The institution was eventually reorganized and eventually merged with Columbia Trust Company. The original Knickerbocker Trust did not survive in its pre-crisis form. Depositors who had not been able to withdraw their funds received partial recovery through the liquidation process over subsequent years.
Did anyone investigate the National Bank of Commerce's decision to refuse checks?
The National Bank's announcement was investigated as part of the broader inquiry into the panic's causes. It appears to have reflected genuine concern about the Knickerbocker's creditworthiness rather than a calculated attempt to destroy a competitor, but the full motivations are not clearly documented.
What was the total size of the Knickerbocker's deposits?

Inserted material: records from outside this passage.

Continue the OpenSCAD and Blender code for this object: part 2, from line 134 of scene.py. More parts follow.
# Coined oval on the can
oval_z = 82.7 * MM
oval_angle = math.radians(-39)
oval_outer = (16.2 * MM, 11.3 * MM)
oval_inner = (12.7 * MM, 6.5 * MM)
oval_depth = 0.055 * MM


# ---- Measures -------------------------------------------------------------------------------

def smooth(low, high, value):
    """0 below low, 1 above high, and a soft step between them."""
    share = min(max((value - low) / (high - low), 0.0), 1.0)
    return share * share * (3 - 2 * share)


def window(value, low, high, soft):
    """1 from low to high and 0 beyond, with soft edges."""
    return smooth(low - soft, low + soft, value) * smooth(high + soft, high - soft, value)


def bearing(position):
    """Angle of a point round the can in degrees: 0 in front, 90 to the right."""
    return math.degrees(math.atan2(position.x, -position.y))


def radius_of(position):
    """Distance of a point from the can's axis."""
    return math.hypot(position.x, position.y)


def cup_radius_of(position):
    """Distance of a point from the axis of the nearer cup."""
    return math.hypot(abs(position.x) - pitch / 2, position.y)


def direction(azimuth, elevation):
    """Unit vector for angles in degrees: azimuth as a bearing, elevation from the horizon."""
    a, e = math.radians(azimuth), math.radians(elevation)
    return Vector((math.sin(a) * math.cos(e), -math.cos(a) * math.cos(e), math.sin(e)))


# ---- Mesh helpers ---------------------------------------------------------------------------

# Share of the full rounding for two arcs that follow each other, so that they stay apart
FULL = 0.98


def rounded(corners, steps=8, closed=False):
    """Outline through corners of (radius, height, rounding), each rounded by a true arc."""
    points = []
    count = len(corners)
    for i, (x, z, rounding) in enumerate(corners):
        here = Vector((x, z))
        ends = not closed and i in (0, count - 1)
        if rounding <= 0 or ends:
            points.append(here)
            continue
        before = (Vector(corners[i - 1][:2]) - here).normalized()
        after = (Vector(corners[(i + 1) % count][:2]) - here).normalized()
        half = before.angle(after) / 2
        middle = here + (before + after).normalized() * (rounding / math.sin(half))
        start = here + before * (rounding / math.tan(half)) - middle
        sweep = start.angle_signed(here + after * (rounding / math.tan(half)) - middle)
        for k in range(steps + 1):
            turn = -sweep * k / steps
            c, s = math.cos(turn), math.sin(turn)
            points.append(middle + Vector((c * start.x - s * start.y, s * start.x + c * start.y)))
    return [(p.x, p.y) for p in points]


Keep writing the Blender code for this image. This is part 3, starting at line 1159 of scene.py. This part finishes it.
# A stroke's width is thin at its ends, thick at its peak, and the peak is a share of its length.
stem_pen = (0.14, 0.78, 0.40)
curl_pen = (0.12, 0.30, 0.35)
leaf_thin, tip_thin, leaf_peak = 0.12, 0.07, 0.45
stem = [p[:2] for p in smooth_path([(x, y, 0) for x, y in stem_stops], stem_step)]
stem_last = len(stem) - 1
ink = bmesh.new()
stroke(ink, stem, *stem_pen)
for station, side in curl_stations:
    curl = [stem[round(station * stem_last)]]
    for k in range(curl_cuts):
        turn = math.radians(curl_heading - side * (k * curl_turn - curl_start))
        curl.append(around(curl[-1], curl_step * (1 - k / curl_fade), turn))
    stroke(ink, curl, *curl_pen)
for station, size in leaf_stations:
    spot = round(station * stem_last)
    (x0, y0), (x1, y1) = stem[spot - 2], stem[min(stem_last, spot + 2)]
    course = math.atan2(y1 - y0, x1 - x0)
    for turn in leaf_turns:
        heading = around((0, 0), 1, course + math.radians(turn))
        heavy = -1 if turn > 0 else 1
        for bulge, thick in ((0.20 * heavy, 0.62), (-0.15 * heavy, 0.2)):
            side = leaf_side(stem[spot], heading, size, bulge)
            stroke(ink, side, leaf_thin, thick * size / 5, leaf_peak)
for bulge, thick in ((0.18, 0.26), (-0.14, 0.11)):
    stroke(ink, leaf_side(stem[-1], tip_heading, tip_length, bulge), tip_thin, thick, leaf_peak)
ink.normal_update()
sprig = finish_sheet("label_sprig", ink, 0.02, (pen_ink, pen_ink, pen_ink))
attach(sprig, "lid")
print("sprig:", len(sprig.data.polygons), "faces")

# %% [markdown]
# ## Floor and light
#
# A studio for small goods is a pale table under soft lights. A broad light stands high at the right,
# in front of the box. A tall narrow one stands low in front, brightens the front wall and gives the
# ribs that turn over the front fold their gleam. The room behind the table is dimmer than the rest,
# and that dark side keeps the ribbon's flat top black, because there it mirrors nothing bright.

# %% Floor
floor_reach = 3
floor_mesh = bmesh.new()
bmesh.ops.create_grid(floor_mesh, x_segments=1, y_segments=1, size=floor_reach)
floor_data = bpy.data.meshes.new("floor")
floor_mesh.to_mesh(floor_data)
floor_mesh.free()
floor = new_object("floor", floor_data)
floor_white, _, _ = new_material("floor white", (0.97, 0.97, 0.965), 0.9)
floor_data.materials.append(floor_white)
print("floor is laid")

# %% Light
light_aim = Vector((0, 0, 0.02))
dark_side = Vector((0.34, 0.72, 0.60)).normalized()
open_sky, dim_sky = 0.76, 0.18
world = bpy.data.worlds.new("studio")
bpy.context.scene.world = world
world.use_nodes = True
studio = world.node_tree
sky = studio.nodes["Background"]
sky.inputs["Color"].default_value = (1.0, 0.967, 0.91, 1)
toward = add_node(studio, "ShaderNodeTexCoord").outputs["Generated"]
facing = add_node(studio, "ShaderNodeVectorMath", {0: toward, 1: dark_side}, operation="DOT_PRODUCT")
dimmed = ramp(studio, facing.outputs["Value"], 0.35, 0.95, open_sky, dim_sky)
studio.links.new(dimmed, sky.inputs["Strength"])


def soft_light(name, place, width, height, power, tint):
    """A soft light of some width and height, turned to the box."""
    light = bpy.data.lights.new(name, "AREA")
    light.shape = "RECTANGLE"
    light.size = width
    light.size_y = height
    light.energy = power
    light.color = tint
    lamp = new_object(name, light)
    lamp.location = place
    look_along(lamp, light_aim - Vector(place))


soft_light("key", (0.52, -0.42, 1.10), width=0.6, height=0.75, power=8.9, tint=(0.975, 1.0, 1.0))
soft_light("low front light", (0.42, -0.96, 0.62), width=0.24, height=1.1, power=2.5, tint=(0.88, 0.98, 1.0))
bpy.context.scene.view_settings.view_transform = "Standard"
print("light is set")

Contemporary accounts place the Knickerbocker's deposits at approximately $62 million at the time of suspension—making it one of the larger trust companies in New York. The size is significant because it demonstrates why the failure had systemic consequences: $62 million in frozen deposits was enough to affect many individuals and businesses.
Related concepts
- The Panic of 1907 Overview
- J.P. Morgan: The Private Central Banker
- Trust Companies and Shadow Banking
- The Copper Speculation That Started It
- Fear, Greed, and the Crowd
Summary
The Knickerbocker Trust Company's suspension on October 22, 1907, was the pivotal event in the Panic of 1907—the moment when a limited financial disturbance became a systemic panic. The National Bank of Commerce's check-clearing refusal triggered a run that exhausted the Knickerbocker's thin reserves within hours; Morgan's decision not to rescue it (on grounds of insolvency or irremediable association with failed speculators) allowed the failure to proceed; and the failure's signal spread to other trust companies and to the broader financial system. The Knickerbocker's story is the clearest illustration of how a single institution's failure, at the right moment of vulnerability, can cascade into systemic panic—and why the distinction between solvent-and-illiquid and genuinely insolvent is the critical judgment call in crisis management.